What needs to be done:
Copy exactly the lines from the first line of the records below through the line containing "leather hanging loop.", including both, and nothing else.

Data extract:

---

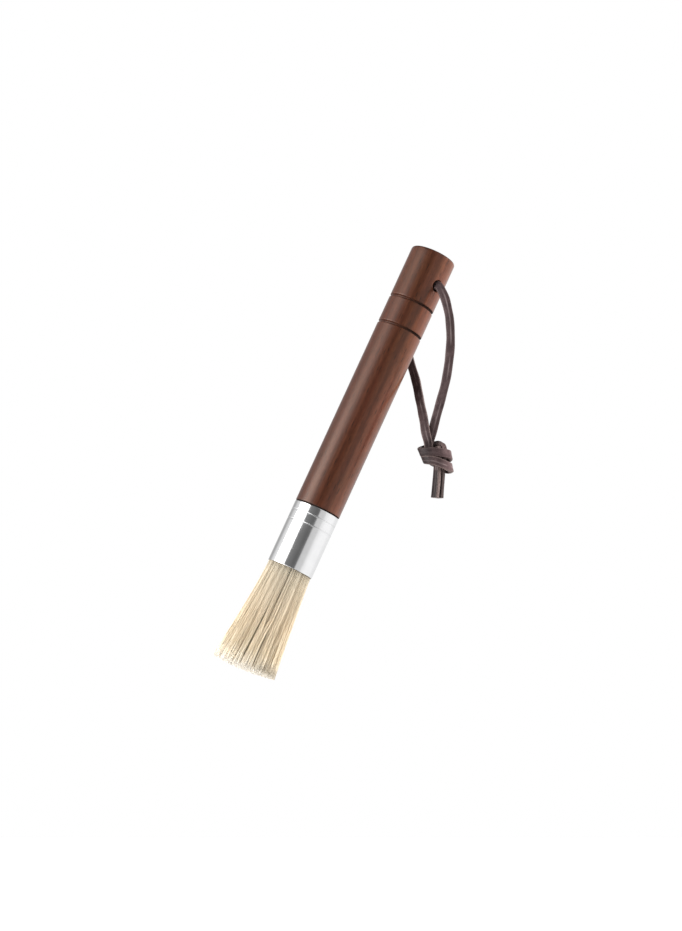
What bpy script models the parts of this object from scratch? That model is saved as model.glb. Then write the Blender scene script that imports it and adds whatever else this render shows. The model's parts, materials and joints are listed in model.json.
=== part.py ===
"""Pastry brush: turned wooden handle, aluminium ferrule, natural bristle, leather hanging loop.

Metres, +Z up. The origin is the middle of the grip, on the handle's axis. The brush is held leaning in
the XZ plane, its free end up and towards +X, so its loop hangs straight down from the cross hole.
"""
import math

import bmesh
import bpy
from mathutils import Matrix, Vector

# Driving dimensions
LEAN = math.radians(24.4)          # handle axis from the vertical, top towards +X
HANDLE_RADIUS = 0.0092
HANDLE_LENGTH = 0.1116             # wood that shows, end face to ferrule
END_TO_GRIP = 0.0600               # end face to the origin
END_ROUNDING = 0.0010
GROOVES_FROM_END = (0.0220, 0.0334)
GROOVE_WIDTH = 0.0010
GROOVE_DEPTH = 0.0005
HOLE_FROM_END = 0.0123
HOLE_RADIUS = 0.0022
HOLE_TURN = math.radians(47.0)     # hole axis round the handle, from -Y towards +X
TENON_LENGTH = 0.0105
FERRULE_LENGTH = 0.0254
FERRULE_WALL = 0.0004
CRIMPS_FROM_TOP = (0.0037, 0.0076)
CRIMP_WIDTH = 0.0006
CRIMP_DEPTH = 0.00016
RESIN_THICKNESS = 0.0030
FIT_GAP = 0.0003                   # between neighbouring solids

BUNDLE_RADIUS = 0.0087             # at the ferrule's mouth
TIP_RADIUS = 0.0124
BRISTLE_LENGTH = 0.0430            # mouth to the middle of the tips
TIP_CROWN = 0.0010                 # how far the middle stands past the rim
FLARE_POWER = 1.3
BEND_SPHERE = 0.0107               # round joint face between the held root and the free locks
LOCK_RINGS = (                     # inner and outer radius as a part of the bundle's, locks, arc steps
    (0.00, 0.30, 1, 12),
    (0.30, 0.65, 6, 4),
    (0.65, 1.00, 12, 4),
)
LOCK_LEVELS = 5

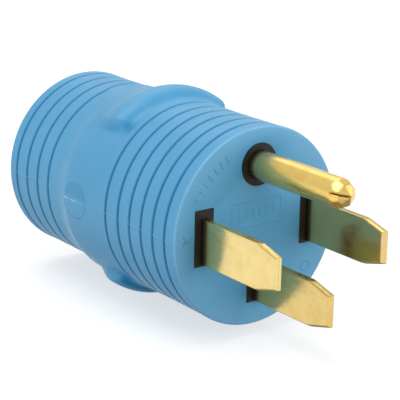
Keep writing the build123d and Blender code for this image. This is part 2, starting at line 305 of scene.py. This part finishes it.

---

Output for this task:
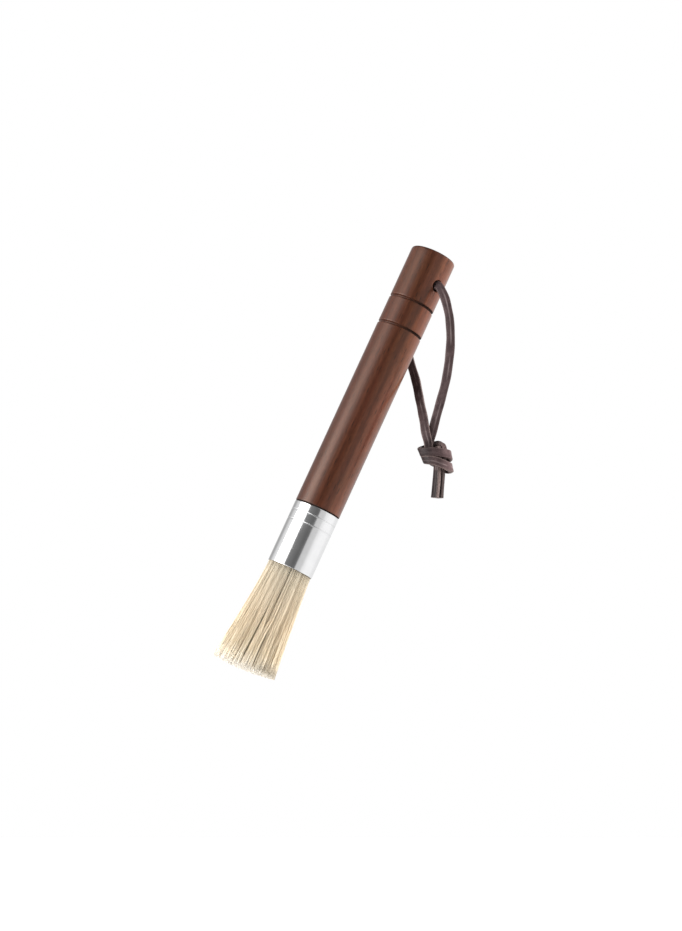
What bpy script models the parts of this object from scratch? That model is saved as model.glb. Then write the Blender scene script that imports it and adds whatever else this render shows. The model's parts, materials and joints are listed in model.json.
=== part.py ===
"""Pastry brush: turned wooden handle, aluminium ferrule, natural bristle, leather hanging loop.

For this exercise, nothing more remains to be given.